Death becomes me
You are a 34 year old female.
Your mortgage is 19 years long and ends when you are 53 years old.
There is a 2.61 per cent or 1 in 38 chance of you passing away before the end of your mortgage.
These were the comforting words I read about myself thanks to Drewberry Insurance’s latest HOW CLOSE YOU ARE TO DEATH calculator. Or, as the website put it in slightly more drachonian and less dramatic terms, its Mortgage Life Insurance (risk of death) calculator.
Yes I thought it would be interesting to see how much I had left on my mortgage and how likely death would be for me, given my fairly robust health and no unhealthy habits barring a box of Haribo under my desk.
It turns out my chances of death are 1 in 38.
One, in thirty-eight. Ein in acht und dreizig. Une dans trente-huite ans. Nope, no matter how I put it, my odds of carcking it are pretty darn high.
Let’s consider other statistics. I have 760 ‘friends’ on facebook. 38 into 760 goes 20 times. Therefore out of 760 friends, 20 of us are likely to die in the next 19 years. And I am one of them.
Or let’s be less morbid. What about the Lottery? What are my chances of winning the lottery within the next 19 years, assuming that the odds remain the same each year?

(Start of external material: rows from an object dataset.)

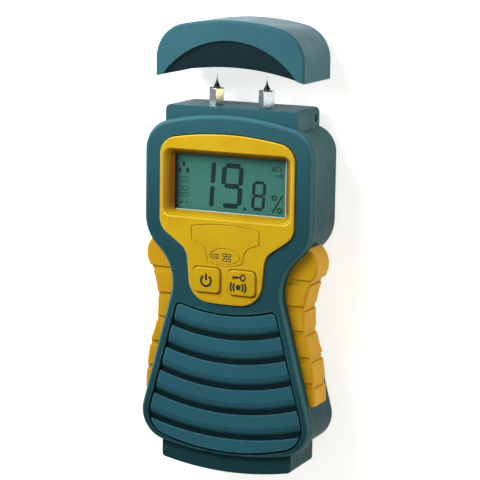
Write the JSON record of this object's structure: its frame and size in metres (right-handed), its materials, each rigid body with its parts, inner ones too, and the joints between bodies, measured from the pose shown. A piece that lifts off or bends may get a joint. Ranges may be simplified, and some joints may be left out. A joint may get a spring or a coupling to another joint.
{
  "type": "moisture meter",
  "caption": "Handheld pin-type moisture meter with a lift-off cap over its needles, a display, push buttons, ridged front, rubber side grips and a sliding battery door.",
  "frame": {"origin": "point on the flat back at the waist of the housing, on the plane of symmetry", "axes": "+X across the width to the right of the display, +Y along the pins, +Z out of the display; the meter lies on its back"},
  "size_m": [0.0722, 0.176, 0.032],
  "materials": {
    "teal_housing": "fine moulded texture, dark teal",
    "teal_cap": "fine moulded texture, dark teal",
    "teal_panel": "fine moulded texture, dark teal",
    "yellow_plastic": "satin moulded yellow",
    "yellow_button": "satin moulded yellow",
    "yellow_rubber": "soft matt yellow rubber",
    "clear_window": "clear polished acrylic",
    "display_glass": "grey-green display glass",
    "black_foam": "black foam rubber",
    "black_plastic": "black moulded plastic",
    "white_plastic": "white moulded plastic",
    "green_board": "solder-masked circuit board",
    "component_ceramic": "small brown ceramic parts",
    "brass": "turned brass",
    "nickel": "bright nickel plate",
    "needle_steel": "ground steel",
    "screw_steel": "zinc-plated steel",
    "battery_jacket": "printed steel jacket, plain",
    "label_film": "blank silver film"
  },
  "bodies": {
    "meter": {"front_housing": "teal_housing", "rear_housing": "teal_housing", "nose_block": "teal_housing", "ridged_panel": "teal_panel", "bezel": "yellow_plastic", "left_grip": "yellow_rubber", "right_grip": "yellow_rubber", "lcd_window": "clear_window", "window_gasket": "black_foam", "lcd_glass": "display_glass", "lcd_frame": "black_plastic", "zebra_strips": "black_foam", "circuit_board": "green_board", "controller_chip": "black_plastic", "buzzer": "black_plastic", "board_components": "component_ceramic", "power_switch": "black_plastic", "hold_switch": "black_plastic", "left_socket": "brass", "right_socket": "brass", "left_collar": "nickel", "right_collar": "nickel", "left_needle": "needle_steel", "right_needle": "needle_steel", "socket_strips": "brass", "battery": "battery_jacket", "battery_terminals": "nickel", "contact_snaps": "nickel", "contact_block": "black_plastic", "contact_straps": "brass", "housing_screws": "screw_steel", "board_screws": "screw_steel", "rating_label": "label_film"},
    "cap": {"cap": "teal_cap"},
    "battery_door": {"battery_door": "teal_housing"},
    "power_button": {"power_button": "yellow_button", "power_plunger": "white_plastic"},
    "hold_button": {"hold_button": "yellow_button", "hold_plunger": "white_plastic"}
  },
  "joints": [
    {"name": "cap_slide", "type": "slide", "parent": "meter", "child": "cap", "axis": [0, 1, 0], "range_m": [-0.0177, 0.02]},
    {"name": "battery_door_slide", "type": "slide", "parent": "meter", "child": "battery_door", "axis": [0, -1, 0], "range_m": [0, 0.06]},
    {"name": "power_button_press", "type": "slide", "parent": "meter", "child": "power_button", "axis": [0, 0, -1], "range_m": [0, 0.0008], "stiffness_N_per_m": 600},
    {"name": "hold_button_press", "type": "slide", "parent": "meter", "child": "hold_button", "axis": [0, 0, -1], "range_m": [0, 0.0008], "stiffness_N_per_m": 600}
  ]
}
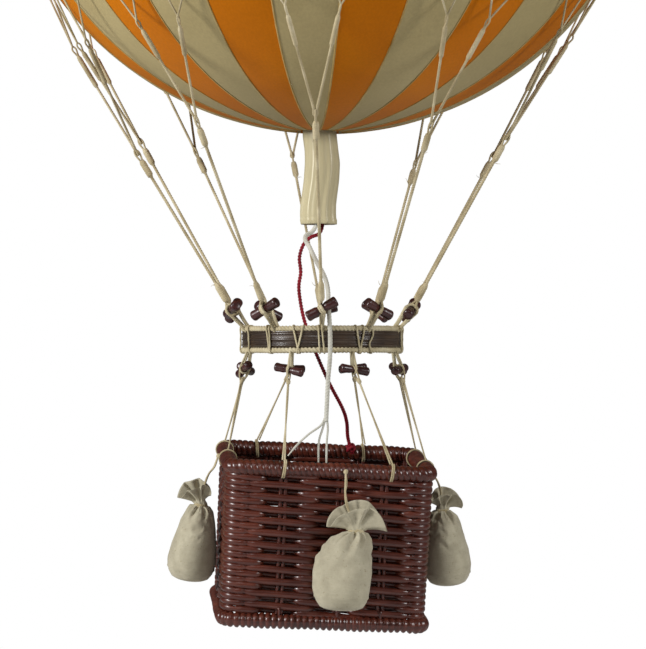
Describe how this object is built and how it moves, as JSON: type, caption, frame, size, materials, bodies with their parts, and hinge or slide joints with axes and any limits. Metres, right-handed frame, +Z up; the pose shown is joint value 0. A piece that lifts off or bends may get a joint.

In the UK, one expects to have an estimated 1 in 13,983,816 chance of winning the Lottery jackpot. These numbers are fixed every time the lottery is running. How many people are playing is irrelevant. Of course I would have a much better chance of matching three (1:57) or four (1:1000) numbers, but the payoffs for those wins are minimal. Hardly enough to pay off my mortgage well in advance of my impending death, which is a 1 in 38 chance.
Fifty Three. The very word is like a bell to toll me back from thee to my sole self. In 19 years’ time, if I am not dead, I will have beaten these odds and paid off my mortgage, in time for what?
To realise that I have not saved enough for my pension and no I can not go off around the world like my father has been doing since he was 56.
He is now 59 and still gadding about pretending to speak the language of a thousand tribes but really he just points and waggles his hands around while making odd noises.
No, at 53, should I have survived and assuming I did not win the Lottery, I will be facing penury unless I work until I am 82. This obviously assumes that I do not ever take out another mortgage, which would mean I remain in my South London hovel until my old age, ekeing out my existence by eating sardines and beans and generally smelling unpleasantly around my colleagues.
There is a high probability I will retire for maybe one or two years on a meagre pension, with a one in one odd of having far too many cats than my pension can sustain. I will be found by the council half-eaten by my pets, after the neighbours complain of the stench.